At the beginning of the 20th century, European explorers such as Sven Hedin, Albert von Le Coq and Sir Aurel Stein all recounted their discoveries of desiccated bodies in their search for antiquities in Central Asia. Since then, numerous other mummies have been found and analyzed, many of them now displayed in the museums of Xinjiang. Most of these mummies were found on the eastern end of the Tarim Basin (around the area of Lopnur, Subeshi near Turpan, Loulan, Kumul), or along the southern edge of the Tarim Basin (Khotan, Niya, and Cherchen or Qiemo).

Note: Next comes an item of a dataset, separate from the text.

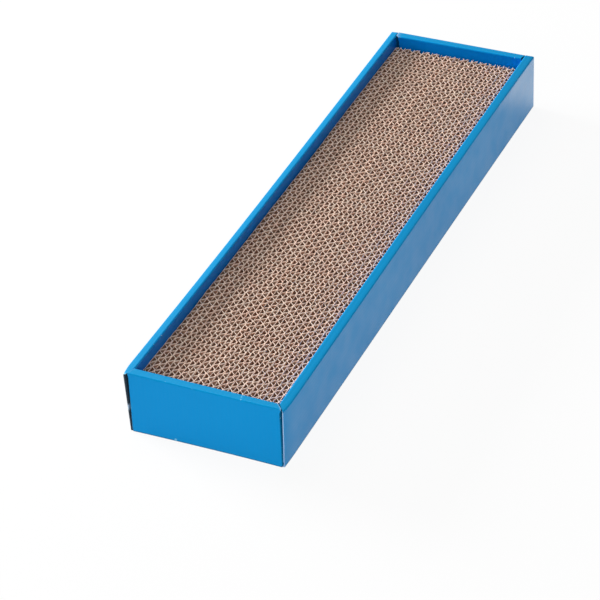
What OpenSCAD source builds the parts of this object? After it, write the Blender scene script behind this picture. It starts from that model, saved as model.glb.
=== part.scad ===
// Cardboard cat scratcher: a corrugated scratching pad that lies loose in a folded board tray.
// Units are millimetres. The length runs along Y, the width along X, and Z = 0 is the table.
// The origin is at the middle of the underside.

/* [Scratching pad] */
// Number of corrugated strips glued side by side
strip_count = 28; // [12:1:40]
// Length of the pad along its strips
pad_l = 481; // [200:1:800]
// Height of the pad, the width that the strips are sawn to
pad_h = 39; // [15:0.5:80]
// Height of the wave inside a strip
wave_h = 3.5; // [2.5:0.1:6]
// Wave length in the odd strips
odd_pitch = 8.05; // [6:0.05:14]
// Wave length in the even strips
even_pitch = 8.75; // [6:0.05:14]
// Thickness of a flat liner paper
liner_t = 0.28; // [0.15:0.01:0.6]
// Thickness of the waved paper
wave_t = 0.25; // [0.15:0.01:0.6]
// Width of a wave's flat crest in the odd strips, along the middle of its paper
odd_crest_w = 1.7; // [0.8:0.1:2.6]
// Width of a wave's flat crest in the even strips
even_crest_w = 2.3; // [0.8:0.1:2.6]

/* [Tray] */
// Thickness of the tray's board
board_t = 1.5; // [0.8:0.1:2.4]
// Free width beside a corner flap in the hollow of a long wall
flap_play = 0.7; // [0.2:0.1:8]
// Width of the hollow in an end wall
end_hollow = 4.2; // [1:0.1:12]
// Height of the rim above the pad
rim_rise = 9.5; // [3:0.5:40]
// Gap between the pad and each long wall
pad_side_gap = 0.4; // [0.3:0.1:4]
// Gap between the pad and each end wall
pad_end_gap = 1.1; // [0.3:0.1:8]

/* [Flaps, tabs and seams] */
// Length of a corner flap, from the outside of the end wall
flap_l = 42; // [15:1:60]
// Number of locking tabs on a long wall
side_tab_count = 3; // [1:1:5]
// Length of a locking tab on a long wall
side_tab_l = 28; // [10:1:30]
// Length of the locking tab on an end wall
end_tab_l = 36; // [10:1:40]
// Clearance round a tab in its slot
slot_clear = 0.3; // [0.1:0.1:1]
// Height of a tab's tip above the table
tab_lift = 0.3; // [0.1:0.1:0.7]
// Width of the open seam between two rims at a corner
seam_gap = 0.5; // [0.1:0.1:1.5]
// Clearance between panels that pass each other
panel_clear = 0.4; // [0.1:0.1:0.8]

/* [Hidden] */
// Share of a wave length by which each strip starts later than the one before it
strip_shift_share = 0.475;
// How far a cutting shape runs past what it cuts
overrun = 1;
$fn = 48;

strip_t = wave_h + 2 * liner_t;
pad_w = strip_count * strip_t;
inner_w = pad_w + 2 * pad_side_gap;
inner_l = pad_l + 2 * pad_end_gap;
// Width of a rim: a long wall holds a flap between its two panels, an end wall is empty
side_rim_w = 3 * board_t + panel_clear + flap_play;
end_rim_w = 2 * board_t + end_hollow;
tray_w = inner_w + 2 * side_rim_w;
tray_l = inner_l + 2 * end_rim_w;
tray_h = board_t + pad_h + rim_rise;
// Height of a wall panel between its bottom crease and its top crease
panel_h = tray_h - 2 * board_t;
// Half width of an end wall's outer panel, up to the fold of its corner flap
end_half_w = tray_w / 2 - 2 * board_t - panel_clear;

function strip_name(i) = str("strip_", i < 10 ? "0" : "", i);
function strip_pitch(i) = i % 2 == 1 ? odd_pitch : even_pitch;
function strip_crest(i) = i % 2 == 1 ? odd_crest_w : even_crest_w;
function strip_shift(i) = strip_pitch(i) * (i * strip_shift_share - floor(i * strip_shift_share));

module blue_board() {
    color("#009ee1") children();
}

module kraft_board() {
    color("#b99b85") children();
}

// The outer quarter of a fold, drawn about the inner corner of the crease
module fold_quarter() {
    intersection() {
        circle(r = board_t);
        square(board_t);
    }
}

// The cross-section of a flat rim: X runs outwards from the inner face of the wall
module rim_section(rim_w) {
    translate([board_t, 0]) square([rim_w - 2 * board_t, board_t]);
    translate([rim_w - board_t, 0]) fold_quarter();
    translate([board_t, 0]) mirror([1, 0]) fold_quarter();
}

// A bar of a section in the X-Z plane, of length len along Y, centred
module bar_along_y(len) {
    rotate([90, 0, 0]) linear_extrude(len, center = true) children();
}

// Tray floor

// One locking slot, centred on a tab
module side_slot() {
    translate([-slot_clear, -side_tab_l / 2 - slot_clear, -overrun])
        cube([board_t + 2 * slot_clear, side_tab_l + 2 * slot_clear, board_t + 2 * overrun]);
}

module end_slot() {
    translate([-end_tab_l / 2 - slot_clear, -slot_clear, -overrun])
        cube([end_tab_l + 2 * slot_clear, board_t + 2 * slot_clear, board_t + 2 * overrun]);
}

// The tabs of a long wall share its length evenly
function side_tab_y(k) = inner_l * ((k - 0.5) / side_tab_count - 0.5);

module bottom_panel() {
    blue_board() difference() {
        union() {
            translate([board_t - tray_w / 2, board_t - tray_l / 2, 0])
                cube([tray_w - 2 * board_t, tray_l - 2 * board_t, board_t]);
            for (side = [0, 1]) mirror([side, 0, 0])
                translate([tray_w / 2 - board_t, 0, board_t])
                    bar_along_y(tray_l) mirror([0, 1]) fold_quarter();
            for (side = [0, 1]) mirror([0, side, 0])
                translate([0, tray_l / 2 - board_t, board_t])
                    rotate([0, 0, 90]) bar_along_y(2 * end_half_w) mirror([0, 1]) fold_quarter();
        }
        for (side = [0, 1]) mirror([side, 0, 0])
            for (k = [1:side_tab_count]) translate([inner_w / 2, side_tab_y(k), 0]) side_slot();
        for (side = [0, 1]) mirror([0, side, 0])
            translate([0, inner_l / 2, 0]) end_slot();
    }
}

// Long walls, drawn on the right and mirrored to the left

module side_outer_panel() {
    translate([tray_w / 2 - board_t, -tray_l / 2, board_t]) cube([board_t, tray_l, panel_h]);
}

// The corner of a rim is cut on a slant, from the inner corner of the tray to the end fold.
// The plan of what an end rim takes of one corner, drawn at the back right, grown by a gap
module corner_plan(gap) {
    polygon([
        [0, inner_l / 2],
        [inner_w / 2 + gap, inner_l / 2],
        [tray_w / 2 - board_t - seam_gap + gap, tray_l / 2],
        [tray_w / 2 - board_t - seam_gap + gap, tray_l / 2 + overrun],
        [0, tray_l / 2 + overrun]
    ]);
}

module side_rim() {
    difference() {
        translate([inner_w / 2, 0, tray_h - board_t]) bar_along_y(tray_l) rim_section(side_rim_w);
        for (end = [0, 1]) mirror([0, end, 0])
            translate([0, 0, tray_h - board_t - overrun])
                linear_extrude(board_t + 2 * overrun) corner_plan(seam_gap);
    }
}

module side_inner_panel() {
    reach = tray_l / 2 - board_t - panel_clear;
    translate([inner_w / 2, -reach, board_t]) cube([board_t, 2 * reach, panel_h]);
    for (k = [1:side_tab_count])
        translate([inner_w / 2, side_tab_y(k) - side_tab_l / 2, tab_lift])
            cube([board_t, side_tab_l, board_t - tab_lift]);
}

module right_outer_panel() {
    blue_board() side_outer_panel();
}

module right_rim() {
    blue_board() side_rim();
}

module right_inner_panel() {
    blue_board() side_inner_panel();
}

module left_outer_panel() {
    blue_board() mirror([1, 0, 0]) side_outer_panel();
}

module left_rim() {
    blue_board() mirror([1, 0, 0]) side_rim();
}

module left_inner_panel() {
    blue_board() mirror([1, 0, 0]) side_inner_panel();
}

// End walls, drawn at the back and mirrored to the front

module end_outer_panel() {
    translate([-end_half_w, tray_l / 2 - board_t, board_t]) cube([2 * end_half_w, board_t, panel_h]);
}

module end_rim() {
    intersection() {
        translate([0, inner_l / 2, tray_h - board_t])
            rotate([0, 0, 90]) bar_along_y(tray_w) rim_section(end_rim_w);
        for (side = [0, 1]) mirror([side, 0, 0])
            translate([0, 0, tray_h - board_t - overrun])
                linear_extrude(board_t + 2 * overrun) corner_plan(0);
    }
}

module end_inner_panel() {
    half_w = inner_w / 2 - panel_clear;
    translate([-half_w, inner_l / 2, board_t]) cube([2 * half_w, board_t, panel_h]);
    translate([-end_tab_l / 2, inner_l / 2, tab_lift]) cube([end_tab_l, board_t, board_t - tab_lift]);
}

module back_outer_panel() {
    blue_board() end_outer_panel();
}

module back_rim() {
    blue_board() end_rim();
}

module back_inner_panel() {
    blue_board() end_inner_panel();
}

module front_outer_panel() {
    blue_board() mirror([0, 1, 0]) end_outer_panel();
}

module front_rim() {
    blue_board() mirror([0, 1, 0]) end_rim();
}

module front_inner_panel() {
    blue_board() mirror([0, 1, 0]) end_inner_panel();
}

// Corner flaps, folded off the end walls and tucked into the hollow of the long walls.
// Drawn at the back right
module corner_flap() {
    translate([end_half_w, tray_l / 2 - board_t, board_t])
        linear_extrude(panel_h - panel_clear) {
            fold_quarter();
            translate([0, board_t - flap_l]) square([board_t, flap_l - board_t]);
        }
}

module back_right_flap() {
    blue_board() corner_flap();
}

module back_left_flap() {
    blue_board() mirror([1, 0, 0]) corner_flap();
}

module front_right_flap() {
    blue_board() mirror([0, 1, 0]) corner_flap();
}

module front_left_flap() {
    blue_board() mirror([1, 0, 0]) mirror([0, 1, 0]) corner_flap();
}

// Scratching pad

// What a bend adds to a crest on the outer side of the paper, and takes from it on the inner
// side, so that the paper is as thick on the flanks as on the crests
function bend_gain(pitch, crest) = wave_t / 2 * tan(atan2(wave_h - wave_t, pitch / 2 - crest) / 2);

// The open cells on one side of the wave, with their bases on the liner at X = liner_t
module cell_row(pitch, crest, start) {
    half_base = (pitch - crest) / 2 - bend_gain(pitch, crest);
    half_top = crest / 2 - bend_gain(pitch, crest);
    for (k = [0:ceil(pad_l / pitch) + 1]) {
        y = start + k * pitch - pad_l / 2;
        polygon([
            [liner_t, y - half_base],
            [strip_t - liner_t - wave_t, y - half_top],
            [strip_t - liner_t - wave_t, y + half_top],
            [liner_t, y + half_base]
        ]);
    }
}

// One strip of corrugated board on edge: two liners with the wave between them
module strip(i) {
    pitch = strip_pitch(i);
    crest = strip_crest(i);
    shift = strip_shift(i) - pitch;
    kraft_board() translate([(i - 1) * strip_t - pad_w / 2, 0, board_t])
        linear_extrude(pad_h) difference() {
            translate([0, -pad_l / 2]) square([strip_t, pad_l]);
            cell_row(pitch, crest, shift + pitch / 2);
            translate([strip_t, 0]) mirror([1, 0]) cell_row(pitch, crest, shift);
        }
}

bottom_panel();
left_outer_panel();
left_rim();
left_inner_panel();
right_outer_panel();
right_rim();
right_inner_panel();
front_outer_panel();
front_rim();
front_inner_panel();
back_outer_panel();
back_rim();
back_inner_panel();
front_left_flap();
front_right_flap();
back_left_flap();
back_right_flap();
for (i = [1:strip_count]) strip(i);
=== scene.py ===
import bpy
import numpy as np
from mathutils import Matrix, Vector


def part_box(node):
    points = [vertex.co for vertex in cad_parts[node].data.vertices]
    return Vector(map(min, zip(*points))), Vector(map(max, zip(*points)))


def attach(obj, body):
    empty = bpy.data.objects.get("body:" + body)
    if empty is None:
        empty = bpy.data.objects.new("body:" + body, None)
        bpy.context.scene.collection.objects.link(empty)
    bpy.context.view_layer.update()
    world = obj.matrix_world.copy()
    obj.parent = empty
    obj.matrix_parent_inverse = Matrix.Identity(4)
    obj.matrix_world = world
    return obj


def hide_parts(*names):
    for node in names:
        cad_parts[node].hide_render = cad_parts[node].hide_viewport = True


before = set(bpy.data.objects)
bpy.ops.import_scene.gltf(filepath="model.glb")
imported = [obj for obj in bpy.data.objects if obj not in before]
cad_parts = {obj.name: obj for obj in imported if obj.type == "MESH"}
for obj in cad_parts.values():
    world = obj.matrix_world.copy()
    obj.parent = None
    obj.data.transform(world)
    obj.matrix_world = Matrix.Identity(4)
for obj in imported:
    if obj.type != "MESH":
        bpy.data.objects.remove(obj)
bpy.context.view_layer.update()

# Tray floor. The tray is one die-cut sheet of thin corrugated board, printed blue on what becomes its
# outside. The floor is the sheet's middle panel, printed side down, with slots near its edges that the
# walls' tabs lock into. Its flutes run along the tray.
MM = 0.001


def span(node):
    """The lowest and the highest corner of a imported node, in millimetres."""
    low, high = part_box(node)
    return np.array(low) / MM, np.array(high) / MM


half_l = span("right_outer_panel")[1][1]
rim_z = span("right_rim")[1][2]
pocket_half_w = span("right_inner_panel")[0][0]
pocket_half_l = span("back_inner_panel")[0][1]
floor_z = span("bottom_panel")[1][2]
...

According to Mallory & Mair (2000), the earliest Tarim mummies, found at Qäwrighul (Gumugou) and dated to 2135–1939 BCE, were classified in a craniometric analysis as belonging to a "Proto-Europoid" type, whose closest affiliation is to the Bronze Age populations of southern Siberia, Kazakhstan, Central Asia, and the Lower Volga. A revised craniometric analyses by Hemphill & Mallory (2003) on the early Tarim mummies (Qäwrighul) failed to demonstrate close phenetic affinities to "Europoid populations", but rather found that they formed their own cluster, distinct from the European-related Steppe pastoralists of the Andronovo and Afanasievo cultures, or the inhabitants of the Western Asian BMAC culture. Later Tarim mummies displayed varying affinities with Andronovo-like, BMAC-like or Han-like populations, suggesting different waves of migration into the Tarim basin.

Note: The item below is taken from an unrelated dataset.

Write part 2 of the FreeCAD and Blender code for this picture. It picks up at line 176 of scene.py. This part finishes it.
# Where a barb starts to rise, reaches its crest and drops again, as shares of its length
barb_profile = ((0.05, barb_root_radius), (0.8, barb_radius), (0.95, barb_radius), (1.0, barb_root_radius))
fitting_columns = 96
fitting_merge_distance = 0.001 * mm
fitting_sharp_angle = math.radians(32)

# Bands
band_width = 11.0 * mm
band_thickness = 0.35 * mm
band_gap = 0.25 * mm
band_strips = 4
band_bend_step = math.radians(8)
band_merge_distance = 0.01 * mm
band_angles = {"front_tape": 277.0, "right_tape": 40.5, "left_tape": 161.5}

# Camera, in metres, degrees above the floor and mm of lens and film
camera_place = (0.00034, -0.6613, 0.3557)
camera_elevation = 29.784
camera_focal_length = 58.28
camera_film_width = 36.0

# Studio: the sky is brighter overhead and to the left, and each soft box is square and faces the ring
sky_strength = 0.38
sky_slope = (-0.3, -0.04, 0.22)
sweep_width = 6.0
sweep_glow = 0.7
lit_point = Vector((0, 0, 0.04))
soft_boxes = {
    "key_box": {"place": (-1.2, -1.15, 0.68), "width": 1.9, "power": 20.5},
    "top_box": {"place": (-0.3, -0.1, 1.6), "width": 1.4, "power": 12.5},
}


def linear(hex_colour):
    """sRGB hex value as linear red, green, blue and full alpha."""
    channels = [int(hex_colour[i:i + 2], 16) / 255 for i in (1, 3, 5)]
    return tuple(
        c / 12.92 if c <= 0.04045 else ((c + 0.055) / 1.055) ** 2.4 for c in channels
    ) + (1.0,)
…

Notable mummies are the tall, red-haired "Chärchän man" or the "Ur-David" (1000 BCE); his son (1000 BCE), a 1-year-old baby with brown hair protruding from under a red and blue felt cap, with two stones positioned over its eyes; the "Hami Mummy" (c. 1400–800 BCE), a "red-headed beauty" found in Qizilchoqa; and the "Witches of Subeshi" (4th or 3rd century BCE), who wore 2-foot-long (0.61 m) black felt conical hats with a flat brim. Also found at Subeshi was a man with traces of a surgical operation on his abdomen; the incision is sewn up with sutures made of horsehair.
Many of the mummies have been found in very good condition, owing to the dryness of the desert and the desiccation it produced in the corpses. The mummies share many typical Caucasian body features, and many of them have their hair physically intact, ranging in color from blond to red to deep brown, and generally long, curly and braided. Their costumes, and especially textiles, may indicate a common origin with Indo-European neolithic clothing techniques or a common low-level textile technology. Chärchän man wore a red twill tunic and tartan leggings. Textile expert Elizabeth Wayland Barber, who examined the tartan-style cloth, discusses similarities between it and fragments recovered from salt mines associated with the Hallstatt culture. As a result of the arid conditions and exceptional preservation, tattoos have been identified on mummies from several sites around the Tarim Basin, including Qäwrighul, Yanghai, Shengjindian, Shanpula (Sampul), Zaghunluq, and Qizilchoqa.
It has been asserted that the textiles found with the mummies are of an early European textile type based on close similarities to fragmentary textiles found in salt mines in Austria, dating from the second millennium BCE. Anthropologist Irene Good, a specialist in early Eurasian textiles, noted the woven diagonal twill pattern indicated the use of a rather sophisticated loom and said that the textile is "the easternmost known example of this kind of weaving technique".